TASK DATA
►
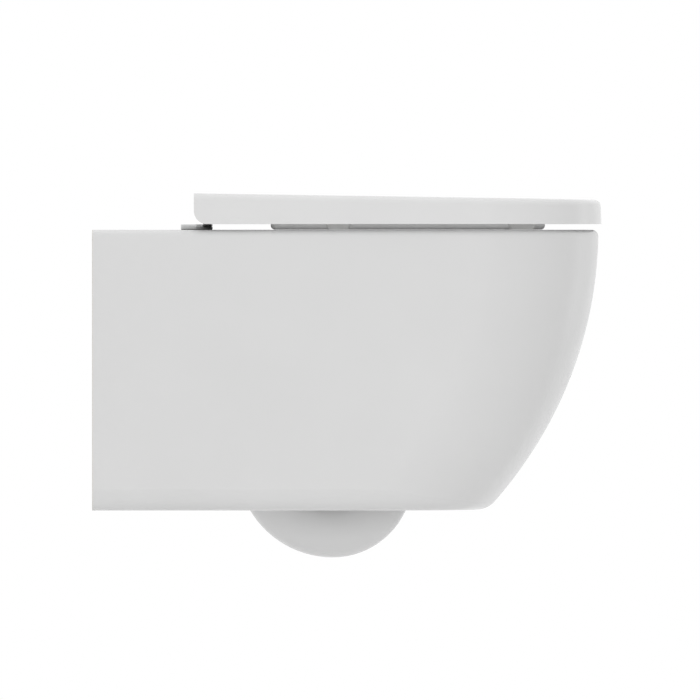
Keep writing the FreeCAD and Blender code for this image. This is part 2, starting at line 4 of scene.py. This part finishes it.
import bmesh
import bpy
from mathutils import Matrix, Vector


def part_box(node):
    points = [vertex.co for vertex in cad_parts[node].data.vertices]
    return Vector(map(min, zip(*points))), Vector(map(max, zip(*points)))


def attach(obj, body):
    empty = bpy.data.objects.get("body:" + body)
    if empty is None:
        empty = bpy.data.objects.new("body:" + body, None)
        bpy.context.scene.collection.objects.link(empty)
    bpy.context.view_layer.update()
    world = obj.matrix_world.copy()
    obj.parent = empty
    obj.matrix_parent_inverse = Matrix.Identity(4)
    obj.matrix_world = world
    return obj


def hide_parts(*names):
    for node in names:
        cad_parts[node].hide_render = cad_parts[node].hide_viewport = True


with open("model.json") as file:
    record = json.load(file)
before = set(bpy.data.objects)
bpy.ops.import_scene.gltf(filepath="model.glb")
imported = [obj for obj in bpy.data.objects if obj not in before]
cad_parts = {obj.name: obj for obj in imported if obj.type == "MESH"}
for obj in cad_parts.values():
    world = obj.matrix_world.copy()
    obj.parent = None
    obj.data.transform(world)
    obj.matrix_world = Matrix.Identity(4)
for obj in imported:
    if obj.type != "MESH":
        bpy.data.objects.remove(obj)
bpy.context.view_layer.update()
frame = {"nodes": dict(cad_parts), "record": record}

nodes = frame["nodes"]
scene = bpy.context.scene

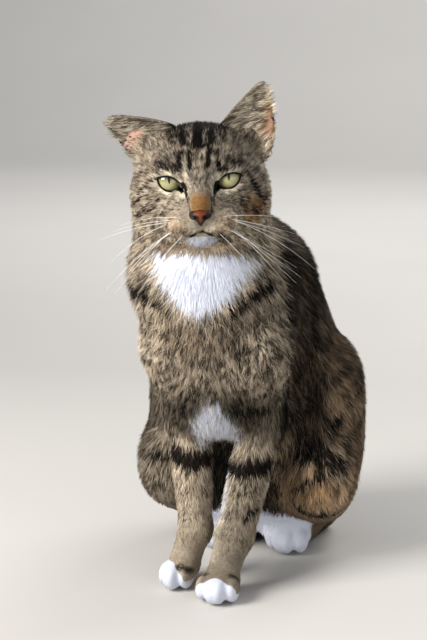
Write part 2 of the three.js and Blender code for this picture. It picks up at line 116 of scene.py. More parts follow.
◄
Take the listing above and write it out again exactly.

IN RESPONSE
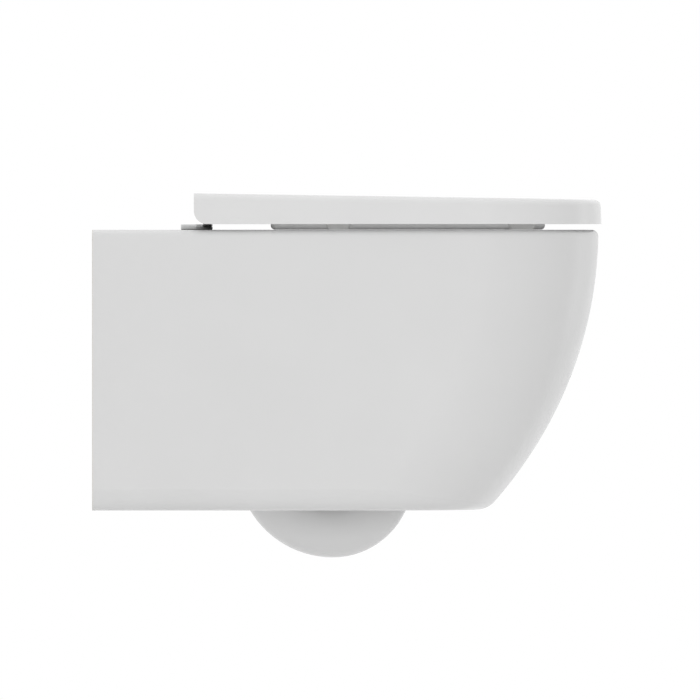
Keep writing the FreeCAD and Blender code for this image. This is part 2, starting at line 4 of scene.py. This part finishes it.
import bmesh
import bpy
from mathutils import Matrix, Vector


def part_box(node):
    points = [vertex.co for vertex in cad_parts[node].data.vertices]
    return Vector(map(min, zip(*points))), Vector(map(max, zip(*points)))


def attach(obj, body):
    empty = bpy.data.objects.get("body:" + body)
    if empty is None:
        empty = bpy.data.objects.new("body:" + body, None)
        bpy.context.scene.collection.objects.link(empty)
    bpy.context.view_layer.update()
    world = obj.matrix_world.copy()
    obj.parent = empty
    obj.matrix_parent_inverse = Matrix.Identity(4)
    obj.matrix_world = world
    return obj


def hide_parts(*names):
    for node in names:
        cad_parts[node].hide_render = cad_parts[node].hide_viewport = True


with open("model.json") as file:
    record = json.load(file)
before = set(bpy.data.objects)
bpy.ops.import_scene.gltf(filepath="model.glb")
imported = [obj for obj in bpy.data.objects if obj not in before]
cad_parts = {obj.name: obj for obj in imported if obj.type == "MESH"}
for obj in cad_parts.values():
    world = obj.matrix_world.copy()
    obj.parent = None
    obj.data.transform(world)
    obj.matrix_world = Matrix.Identity(4)
for obj in imported:
    if obj.type != "MESH":
        bpy.data.objects.remove(obj)
bpy.context.view_layer.update()
frame = {"nodes": dict(cad_parts), "record": record}

nodes = frame["nodes"]
scene = bpy.context.scene

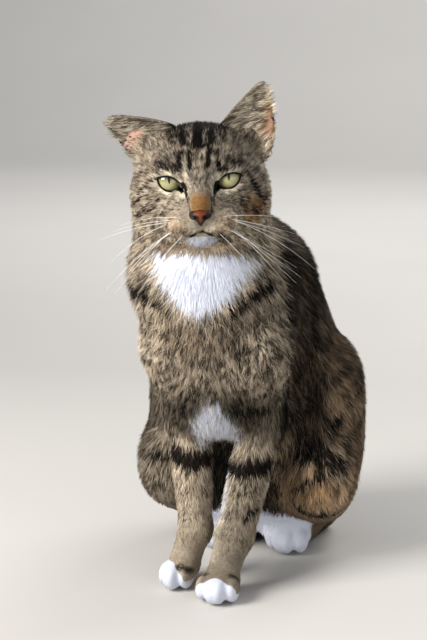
Write part 2 of the three.js and Blender code for this picture. It picks up at line 116 of scene.py. More parts follow.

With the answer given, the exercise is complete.